Challenge:
Set down the lines from the one containing "from mathutils import Matrix, Vector" to the one containing "return piece", both lines included, exactly as they stand and with no other lines.

+++

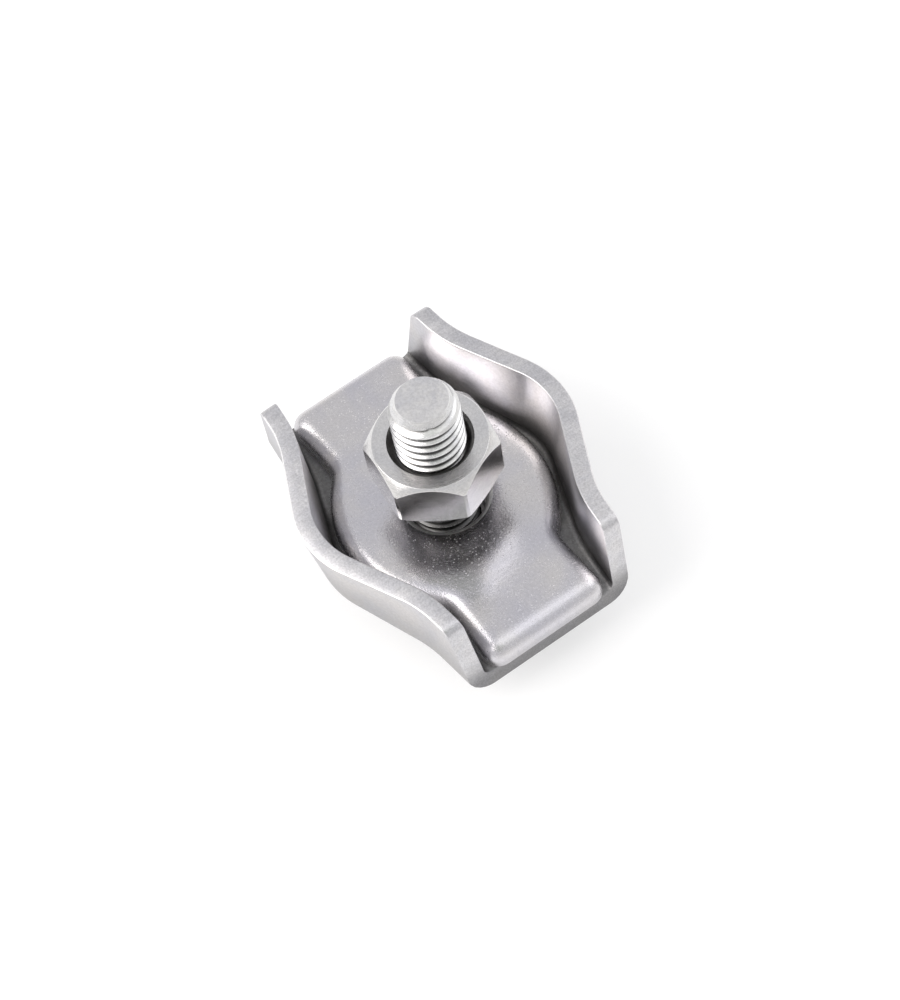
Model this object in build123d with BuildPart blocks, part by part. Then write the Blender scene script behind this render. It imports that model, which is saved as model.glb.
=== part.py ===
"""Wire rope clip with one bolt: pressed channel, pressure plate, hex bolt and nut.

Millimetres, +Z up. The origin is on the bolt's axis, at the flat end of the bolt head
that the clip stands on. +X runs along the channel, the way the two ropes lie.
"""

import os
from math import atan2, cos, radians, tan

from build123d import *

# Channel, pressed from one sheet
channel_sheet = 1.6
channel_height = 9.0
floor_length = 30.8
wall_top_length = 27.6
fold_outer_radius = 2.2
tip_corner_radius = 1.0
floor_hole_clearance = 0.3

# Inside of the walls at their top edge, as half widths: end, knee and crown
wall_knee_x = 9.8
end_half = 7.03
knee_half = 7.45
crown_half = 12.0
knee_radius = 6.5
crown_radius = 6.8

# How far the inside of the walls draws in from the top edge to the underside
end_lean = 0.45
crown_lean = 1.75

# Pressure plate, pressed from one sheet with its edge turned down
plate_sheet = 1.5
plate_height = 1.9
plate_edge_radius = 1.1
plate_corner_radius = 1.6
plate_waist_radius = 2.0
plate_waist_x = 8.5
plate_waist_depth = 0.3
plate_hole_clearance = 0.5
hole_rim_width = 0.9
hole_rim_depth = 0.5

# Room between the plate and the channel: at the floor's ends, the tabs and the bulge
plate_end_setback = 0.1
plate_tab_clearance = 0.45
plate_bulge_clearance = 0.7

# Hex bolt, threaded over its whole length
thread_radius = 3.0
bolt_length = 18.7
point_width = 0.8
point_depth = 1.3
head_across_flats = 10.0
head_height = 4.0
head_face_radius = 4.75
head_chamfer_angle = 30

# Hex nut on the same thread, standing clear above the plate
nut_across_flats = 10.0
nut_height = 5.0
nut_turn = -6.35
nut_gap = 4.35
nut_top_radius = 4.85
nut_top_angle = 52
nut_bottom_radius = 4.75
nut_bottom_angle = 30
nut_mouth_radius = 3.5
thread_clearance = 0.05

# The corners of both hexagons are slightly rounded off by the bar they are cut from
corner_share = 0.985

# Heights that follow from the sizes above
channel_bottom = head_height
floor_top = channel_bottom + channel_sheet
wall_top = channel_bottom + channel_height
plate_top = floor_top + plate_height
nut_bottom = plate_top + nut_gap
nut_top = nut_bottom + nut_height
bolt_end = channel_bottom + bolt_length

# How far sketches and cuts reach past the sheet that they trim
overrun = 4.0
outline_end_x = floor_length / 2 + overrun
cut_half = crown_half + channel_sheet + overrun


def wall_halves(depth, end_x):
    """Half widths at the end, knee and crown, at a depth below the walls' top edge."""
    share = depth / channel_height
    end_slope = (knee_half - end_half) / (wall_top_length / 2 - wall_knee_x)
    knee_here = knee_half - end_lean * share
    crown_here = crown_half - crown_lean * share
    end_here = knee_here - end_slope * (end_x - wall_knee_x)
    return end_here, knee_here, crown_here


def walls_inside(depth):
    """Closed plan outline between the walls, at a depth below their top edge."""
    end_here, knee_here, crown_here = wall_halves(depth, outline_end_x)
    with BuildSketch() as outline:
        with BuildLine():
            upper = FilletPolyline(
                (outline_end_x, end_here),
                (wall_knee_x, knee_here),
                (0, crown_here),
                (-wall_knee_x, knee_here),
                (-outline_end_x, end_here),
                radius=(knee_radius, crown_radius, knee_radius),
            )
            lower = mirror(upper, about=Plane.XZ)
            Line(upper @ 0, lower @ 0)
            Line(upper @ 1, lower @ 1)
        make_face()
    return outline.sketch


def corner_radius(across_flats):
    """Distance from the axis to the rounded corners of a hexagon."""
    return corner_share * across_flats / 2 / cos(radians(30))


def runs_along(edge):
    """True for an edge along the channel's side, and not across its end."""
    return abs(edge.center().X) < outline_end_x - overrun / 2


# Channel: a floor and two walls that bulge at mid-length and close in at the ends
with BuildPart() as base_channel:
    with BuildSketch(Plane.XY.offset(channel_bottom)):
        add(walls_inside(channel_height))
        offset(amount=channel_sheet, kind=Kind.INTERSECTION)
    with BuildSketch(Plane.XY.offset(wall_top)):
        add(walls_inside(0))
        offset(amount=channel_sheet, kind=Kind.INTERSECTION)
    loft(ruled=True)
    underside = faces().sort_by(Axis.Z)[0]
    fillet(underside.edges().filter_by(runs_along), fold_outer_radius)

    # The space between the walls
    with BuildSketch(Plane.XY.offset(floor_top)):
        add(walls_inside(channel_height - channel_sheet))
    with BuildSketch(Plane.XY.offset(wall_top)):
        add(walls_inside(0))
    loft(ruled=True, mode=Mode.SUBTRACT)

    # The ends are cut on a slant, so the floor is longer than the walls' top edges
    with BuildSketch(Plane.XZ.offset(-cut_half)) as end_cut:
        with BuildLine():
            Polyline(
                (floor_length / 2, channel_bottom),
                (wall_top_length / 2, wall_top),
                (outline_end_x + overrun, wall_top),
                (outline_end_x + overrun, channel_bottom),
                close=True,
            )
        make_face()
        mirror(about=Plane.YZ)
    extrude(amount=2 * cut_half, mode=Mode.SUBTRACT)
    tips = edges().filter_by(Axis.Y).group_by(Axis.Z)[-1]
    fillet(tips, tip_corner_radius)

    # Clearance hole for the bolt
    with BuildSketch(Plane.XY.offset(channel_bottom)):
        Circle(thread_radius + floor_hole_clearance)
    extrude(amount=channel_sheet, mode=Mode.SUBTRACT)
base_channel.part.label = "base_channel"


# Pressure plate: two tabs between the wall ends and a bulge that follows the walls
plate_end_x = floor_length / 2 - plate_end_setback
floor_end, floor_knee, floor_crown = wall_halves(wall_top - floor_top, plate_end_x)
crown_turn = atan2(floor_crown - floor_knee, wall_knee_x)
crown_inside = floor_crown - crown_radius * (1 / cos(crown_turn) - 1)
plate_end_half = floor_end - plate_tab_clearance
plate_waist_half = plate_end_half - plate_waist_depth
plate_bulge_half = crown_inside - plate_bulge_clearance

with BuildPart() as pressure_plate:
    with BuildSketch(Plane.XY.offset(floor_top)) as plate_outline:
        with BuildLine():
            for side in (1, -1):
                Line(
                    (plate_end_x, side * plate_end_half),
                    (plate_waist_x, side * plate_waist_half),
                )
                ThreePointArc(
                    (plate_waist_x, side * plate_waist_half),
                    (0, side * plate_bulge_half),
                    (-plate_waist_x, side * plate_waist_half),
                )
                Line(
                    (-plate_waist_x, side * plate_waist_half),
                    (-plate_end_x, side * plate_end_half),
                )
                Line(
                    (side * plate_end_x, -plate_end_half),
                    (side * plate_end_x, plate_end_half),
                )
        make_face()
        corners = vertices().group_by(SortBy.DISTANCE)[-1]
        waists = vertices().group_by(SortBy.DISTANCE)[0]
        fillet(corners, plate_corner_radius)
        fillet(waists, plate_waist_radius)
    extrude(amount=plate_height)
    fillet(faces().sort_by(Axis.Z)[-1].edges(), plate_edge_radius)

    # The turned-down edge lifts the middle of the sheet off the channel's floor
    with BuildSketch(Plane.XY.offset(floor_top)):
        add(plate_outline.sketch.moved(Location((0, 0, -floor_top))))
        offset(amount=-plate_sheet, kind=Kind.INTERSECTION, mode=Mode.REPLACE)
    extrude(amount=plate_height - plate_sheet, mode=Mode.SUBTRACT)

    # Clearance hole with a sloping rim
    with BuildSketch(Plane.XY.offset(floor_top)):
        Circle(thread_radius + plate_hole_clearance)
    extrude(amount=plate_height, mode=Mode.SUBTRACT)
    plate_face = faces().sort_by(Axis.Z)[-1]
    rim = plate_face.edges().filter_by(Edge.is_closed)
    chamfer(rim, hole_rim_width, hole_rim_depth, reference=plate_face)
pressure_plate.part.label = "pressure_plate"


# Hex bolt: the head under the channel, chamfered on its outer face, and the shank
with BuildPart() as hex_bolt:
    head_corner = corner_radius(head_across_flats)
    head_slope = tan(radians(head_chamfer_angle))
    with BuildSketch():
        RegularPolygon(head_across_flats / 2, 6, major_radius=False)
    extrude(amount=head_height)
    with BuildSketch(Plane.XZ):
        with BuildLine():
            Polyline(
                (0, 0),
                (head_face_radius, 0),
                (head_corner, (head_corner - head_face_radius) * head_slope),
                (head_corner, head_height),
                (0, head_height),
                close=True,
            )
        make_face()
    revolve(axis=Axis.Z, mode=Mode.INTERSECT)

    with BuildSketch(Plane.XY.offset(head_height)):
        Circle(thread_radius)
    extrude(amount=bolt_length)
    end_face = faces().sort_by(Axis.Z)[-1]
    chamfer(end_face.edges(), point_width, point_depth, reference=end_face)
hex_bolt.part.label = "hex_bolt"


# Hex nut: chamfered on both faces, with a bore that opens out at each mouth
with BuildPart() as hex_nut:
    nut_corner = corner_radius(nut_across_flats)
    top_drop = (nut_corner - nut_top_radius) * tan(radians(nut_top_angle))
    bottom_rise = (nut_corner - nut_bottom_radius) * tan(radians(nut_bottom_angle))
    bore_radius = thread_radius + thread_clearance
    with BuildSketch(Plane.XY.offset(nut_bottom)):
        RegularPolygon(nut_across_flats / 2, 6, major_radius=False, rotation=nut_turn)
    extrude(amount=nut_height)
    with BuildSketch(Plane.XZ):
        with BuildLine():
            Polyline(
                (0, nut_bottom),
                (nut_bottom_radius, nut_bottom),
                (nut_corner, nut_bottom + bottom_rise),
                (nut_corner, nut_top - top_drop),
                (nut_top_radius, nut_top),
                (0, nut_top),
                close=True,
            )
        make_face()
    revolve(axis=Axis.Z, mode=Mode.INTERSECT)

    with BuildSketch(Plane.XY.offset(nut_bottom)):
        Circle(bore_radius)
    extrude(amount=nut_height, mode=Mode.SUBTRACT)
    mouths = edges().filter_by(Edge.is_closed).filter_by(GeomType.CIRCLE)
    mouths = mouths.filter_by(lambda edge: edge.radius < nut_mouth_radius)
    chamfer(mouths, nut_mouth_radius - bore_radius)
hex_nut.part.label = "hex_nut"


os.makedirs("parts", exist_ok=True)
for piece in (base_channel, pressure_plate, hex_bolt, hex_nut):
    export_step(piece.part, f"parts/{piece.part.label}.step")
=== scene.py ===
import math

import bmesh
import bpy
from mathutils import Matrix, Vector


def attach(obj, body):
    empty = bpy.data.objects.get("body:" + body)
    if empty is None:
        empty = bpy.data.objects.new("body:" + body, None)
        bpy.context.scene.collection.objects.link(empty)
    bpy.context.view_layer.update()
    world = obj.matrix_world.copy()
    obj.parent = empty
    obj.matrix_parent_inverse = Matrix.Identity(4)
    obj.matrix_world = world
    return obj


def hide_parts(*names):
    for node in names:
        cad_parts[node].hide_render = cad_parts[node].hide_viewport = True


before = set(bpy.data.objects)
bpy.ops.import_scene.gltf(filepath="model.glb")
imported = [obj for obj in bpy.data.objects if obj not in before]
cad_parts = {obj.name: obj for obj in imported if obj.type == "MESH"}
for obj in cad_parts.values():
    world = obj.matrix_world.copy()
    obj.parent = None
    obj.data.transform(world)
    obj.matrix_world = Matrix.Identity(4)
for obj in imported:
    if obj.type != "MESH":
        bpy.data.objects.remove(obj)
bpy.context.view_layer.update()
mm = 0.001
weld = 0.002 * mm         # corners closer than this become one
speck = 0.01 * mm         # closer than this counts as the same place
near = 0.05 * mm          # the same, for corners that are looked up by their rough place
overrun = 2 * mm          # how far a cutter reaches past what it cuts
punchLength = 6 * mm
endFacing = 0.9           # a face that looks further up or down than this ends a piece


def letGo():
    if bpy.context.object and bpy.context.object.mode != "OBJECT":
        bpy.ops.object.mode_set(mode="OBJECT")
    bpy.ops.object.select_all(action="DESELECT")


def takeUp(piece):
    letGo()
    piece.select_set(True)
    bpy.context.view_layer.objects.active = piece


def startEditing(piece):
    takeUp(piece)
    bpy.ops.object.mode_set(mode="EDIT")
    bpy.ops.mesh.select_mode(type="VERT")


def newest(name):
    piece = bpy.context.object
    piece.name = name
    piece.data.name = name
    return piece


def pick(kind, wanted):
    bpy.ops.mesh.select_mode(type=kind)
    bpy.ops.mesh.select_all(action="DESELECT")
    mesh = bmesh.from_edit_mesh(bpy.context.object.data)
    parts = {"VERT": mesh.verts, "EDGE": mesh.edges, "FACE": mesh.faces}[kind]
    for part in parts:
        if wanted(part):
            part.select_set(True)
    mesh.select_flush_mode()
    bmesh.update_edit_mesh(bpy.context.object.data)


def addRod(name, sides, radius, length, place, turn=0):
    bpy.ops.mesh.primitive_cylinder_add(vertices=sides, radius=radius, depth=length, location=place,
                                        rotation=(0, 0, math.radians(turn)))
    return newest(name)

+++

Exercise result:
from mathutils import Matrix, Vector


def attach(obj, body):
    empty = bpy.data.objects.get("body:" + body)
    if empty is None:
        empty = bpy.data.objects.new("body:" + body, None)
        bpy.context.scene.collection.objects.link(empty)
    bpy.context.view_layer.update()
    world = obj.matrix_world.copy()
    obj.parent = empty
    obj.matrix_parent_inverse = Matrix.Identity(4)
    obj.matrix_world = world
    return obj


def hide_parts(*names):
    for node in names:
        cad_parts[node].hide_render = cad_parts[node].hide_viewport = True


before = set(bpy.data.objects)
bpy.ops.import_scene.gltf(filepath="model.glb")
imported = [obj for obj in bpy.data.objects if obj not in before]
cad_parts = {obj.name: obj for obj in imported if obj.type == "MESH"}
for obj in cad_parts.values():
    world = obj.matrix_world.copy()
    obj.parent = None
    obj.data.transform(world)
    obj.matrix_world = Matrix.Identity(4)
for obj in imported:
    if obj.type != "MESH":
        bpy.data.objects.remove(obj)
bpy.context.view_layer.update()
mm = 0.001
weld = 0.002 * mm         # corners closer than this become one
speck = 0.01 * mm         # closer than this counts as the same place
near = 0.05 * mm          # the same, for corners that are looked up by their rough place
overrun = 2 * mm          # how far a cutter reaches past what it cuts
punchLength = 6 * mm
endFacing = 0.9           # a face that looks further up or down than this ends a piece


def letGo():
    if bpy.context.object and bpy.context.object.mode != "OBJECT":
        bpy.ops.object.mode_set(mode="OBJECT")
    bpy.ops.object.select_all(action="DESELECT")


def takeUp(piece):
    letGo()
    piece.select_set(True)
    bpy.context.view_layer.objects.active = piece


def startEditing(piece):
    takeUp(piece)
    bpy.ops.object.mode_set(mode="EDIT")
    bpy.ops.mesh.select_mode(type="VERT")


def newest(name):
    piece = bpy.context.object
    piece.name = name
    piece.data.name = name
    return piece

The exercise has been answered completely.